Mit anderen Worten: Ein Arbeitgeber, der eine unwirksame Weisung ausspricht, kann sich dennoch auf das böswillige Unterlassen eines anderweitigen Verdienstes berufen, wenn bei ihm die Möglichkeit einer anderweitigen Beschäftigung besteht!

Hinweis für die Praxis:

Eine gesetzliche Definition der „Böswilligkeit“ existiert nicht. Maßgeblich sind die Umstände des Einzelfalls. So kann sich die Unzumutbarkeit einer anderweitigen Arbeit aus der Person des Arbeitgebers ergeben, der Art der Arbeit oder den sonstigen Arbeitsbedingungen.

III. Zustimmung des Betriebsrats nichts erforderlich!

Der Arbeitnehmer hatte sich weiter darauf berufen, die mit der Zuweisung der anderen Tätigkeit verbundene Versetzung habe nicht der Mitbestimmung des Betriebsrats unterlegen. Es fehle an der notwendigen Zustimmung. Dies reicht aber nach Ansicht des Bundesarbeitsgerichts für eine Unzumutbarkeit noch nicht aus. Auch eine anderweitige Beschäftigung kann zumutbar sein, wenn im Einzelfall die Zustimmung des Betriebsrats gefehlt hat.

IV. Unwirksame Versetzung als Hinderungsgrund?

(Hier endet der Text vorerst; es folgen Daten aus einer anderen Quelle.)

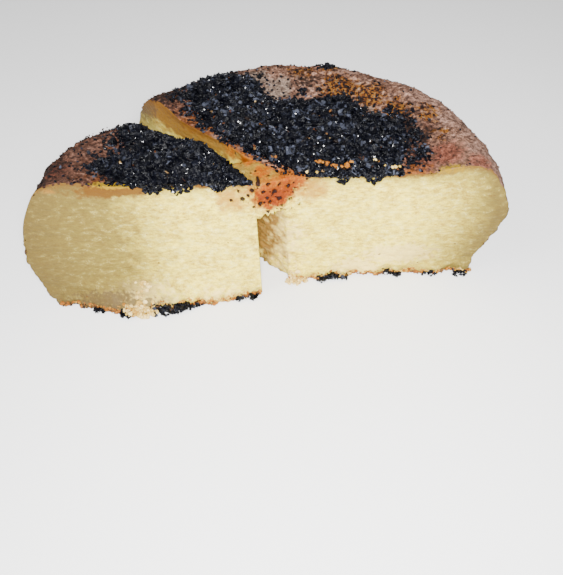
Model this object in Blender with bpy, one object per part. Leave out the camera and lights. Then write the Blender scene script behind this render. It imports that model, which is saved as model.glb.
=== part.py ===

Die rechtskräftig festgestellte Unwirksamkeit der Versetzung und die mit einer unbilligen Weisung einhergehende Unverbindlichkeit schließen nicht zwangsläufig Böswilligkeit im Sinne des § 615 S. 2 BGB aus. Denn Arbeitspflicht und Obliegenheit zur Rücksichtnahme betreffen unterschiedliche Kategorien. Dass also ein Arbeitnehmer einer unbilligen Weisung vertragsrechtlich nicht folgen muss, besagt noch nichts darüber, ob ihn im Annahmeverzug nach § 615 S. 2 BGB dennoch die Obliegenheit trifft, aus Rücksichtnahme (vgl. § 241 Abs. 2 BGB) vorübergehend eine nicht vertragsgerechte Arbeit zu verrichten und dadurch einen zumutbaren anderweitigen Verdienst zu erzielen.

Fazit:

Das Bundesarbeitsgericht konnte wegen noch aufzuklärender Fragen zum Sachverhalt nicht abschließend entscheiden. Der Rechtsstreit wurde daher nochmals an das Landesarbeitsgericht zurückverwiesen. Dabei wird das Landesarbeitsgericht insbesondere prüfen müssen, ob die zugewiesene Tätigkeit tatsächlich unzumutbar war und ob bei einer umfassenden Gesamtabwägung aller Umstände böswilliges Unterlassen bejaht werden kann.